This June, an injured osprey lay on the ground of a university campus in Bucaramanga, Colombia, a city nestled next to the northern part of the Andes Mountains. When someone walking by stopped to help and give it some water, they discovered a band around one of its legs—a band that had been put on a year earlier, more than 2,500 miles away, in the Forest Preserves of Cook County.
The local organization in Bucaramanga nurturing the raptor back to health followed standard procedures and sent the band’s information to the U.S. Geological Survey’s Bird Banding Laboratory in Laurel, Maryland. The lab sends their reports to the organization that originally banded the bird. In this case, it ended up on the desk of Forest Preserves of Cook County Senior Wildlife Biologist Chris Anchor.
“When I was told that it was Colombia, I was thinking Columbia, Missouri first,” says Anchor. “And when they told me it was actually Colombia, the country, I was rather incredulous.”
Back in June of 2023, Anchor and his team in the Resource Management department used a bucket truck at Sag Quarries in Lemont for a visit to one of the Forest Preserves’ 20 osprey nesting platforms. They measured and weighed the osprey chick, drew blood and checked it for overall signs of health. Just like they do about 20 to 30 times every year, they put an aluminum band with a unique identifier around the osprey chick’s leg. The team bands about 70 different bird species annually with the majority being warblers, finches and sparrows.

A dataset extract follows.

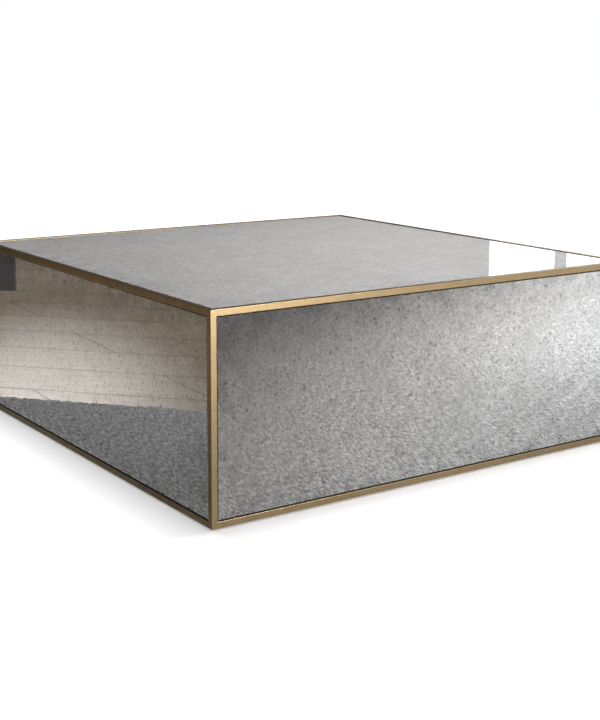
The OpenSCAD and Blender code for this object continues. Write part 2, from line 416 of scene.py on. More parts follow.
class Finish(ABC):
    """What one material slot looks like."""

    slot: ClassVar[Slot]

    @abstractmethod
    def paint(self, graph: Graph, place: Socket) -> dict[str, Value]:
        """Adds the finish's nodes.

        Args:
            graph: The material's graph.
            place: Object coordinates.

        Returns:
            The inputs of the Principled shader.
        """

    @functools.cache
    def material(self) -> Material:
        """The finish as a material, made once."""
        material = bpy.data.materials.new(self.slot.value)
        material.use_nodes = True
        material.node_tree.nodes.clear()
        graph = Graph(material.node_tree)
        inputs = self.paint(graph, graph.place())
        shader = graph.node("BsdfPrincipled", inputs)
        graph.node("OutputMaterial", {"Surface": shader.outputs[0]})
        return material


@dataclass(frozen=True)
class AntiqueBrass(Finish):
    """Brass bar, brushed along its run and patinated brown, with bright worn arrises."""

    slot: ClassVar[Slot] = Slot.BRASS
    bright: Colour = (0.375, 0.280, 0.160)
    warm: Colour = (0.305, 0.222, 0.120)
    brown: Colour = (0.13, 0.086, 0.045)
    worn: Colour = (0.44, 0.350, 0.230)
    patch: float = 0.045
    line: float = 0.0006

    def paint(self, graph: Graph, place: Socket) -> dict[str, Value]:
        """Patches of warm and brown over the bright metal, lines along the run, and wear on the arrises."""
        run = graph.attribute("run", "Vector")
        lines = brushed(graph, place, run, size=self.line, stretch=60.0)
        streaks = brushed(graph, place, run, size=0.006, stretch=14.0)
        tone = mottled(graph, place, size=self.patch, low=0.38, high=0.62)
        stain = mottled(graph, place, size=0.016, low=0.56, high=0.78)
        spots = speckled(graph, place, spacing=0.012, radius=0.35, empty=0.6)
        age = graph.total((tone, 0.45), (streaks, 0.45), (lines, 0.15))
        dirt = graph.total((stain, 0.45), (spots, 0.35))
        wear = graph.product(graph.attribute("edge"), graph.ramp(streaks, 0.3, 0.6, 0.35, 0.9))
        colour = graph.mix(age, self.bright, self.warm)
        colour = graph.mix(dirt, colour, self.brown)
        colour = graph.mix(wear, colour, self.worn)
        relief = graph.total((lines, 0.7), (stain, 0.3))
        return {
            "Base Color": colour,
            "Metallic": 1.0,
            "Roughness": graph.ramp(graph.total((age, 0.5), (dirt, 0.5)), 0.0, 1.0, 0.32, 0.5),
            "Normal": graph.bump(relief, 0.25, 0.0002),
        }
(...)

After birth, ospreys fly south during the next winter, typically to the Gulf Coast, but some travel all the way to South America. They remain there for two years as they become sexually mature, find a mate and return to their natal area.
Yet the chances of a banded bird flying that far and being found alive were beyond unlikely. “Very, very, very slight, as you might imagine,” Anchor says. “It doesn’t take much ciphering or statistical analysis to realize that. For a bird to make it all the way down to South America and then get found and then get reported is incredibly remote.”
The Forest Preserves osprey propagation program started in the late 1980s to help osprey populations recover from major declines due in part to DDT insecticide use from the 1950s to early 1970s. The osprey nesting platforms generally feature a 50-foot post with a predator guard, supporting a 40-inch-wide platform. These platforms are placed in areas where osprey have consistently tried to nest in trees without success.
“Every natural nest in a tree either blew down in a storm and or was destroyed by raccoons,” Anchor says. “Now we have the most successful urban osprey program in North America.”
Anchor said there is only one such long-distance journey by one of the Forest Preserves’ banded birds that sticks out in his mind. Back in 1986, a rough-legged hawk was legally harvested by a First Peoples in Minganie Regional County in Quebec, Canada, five years after being banded.
“This is as significant as that,” he notes. “We’ve had birds that we banded in the rookery at Baker Lake that were caught by other banders down in Florida and released, which is really neat, but the vast majority of birds don’t go to other countries, as you might imagine. At least as far as we know.”
The Forest Preserves spotlights unique flights on its online Bird Banding Map. Each trek lists the species, dates the bird was banded and found, and how it was found. To view the Forest Preserves Bird Banding Map, visit storymaps.arcgis.com/stories/a8d2e11a84cc4e439a9423f93b481813.
“It’s very rare in my profession that you can actually see an immediate result to something that you do,” says Anchor. “The vast majority we do in wildlife, for ecology, and somewhat in fisheries, we do it because we think or we know that it can help and we hope at some point down the line that it’s going to be successful. It’s very much a human syndrome to want immediate gratification to what we do. But that’s very rare in nature.”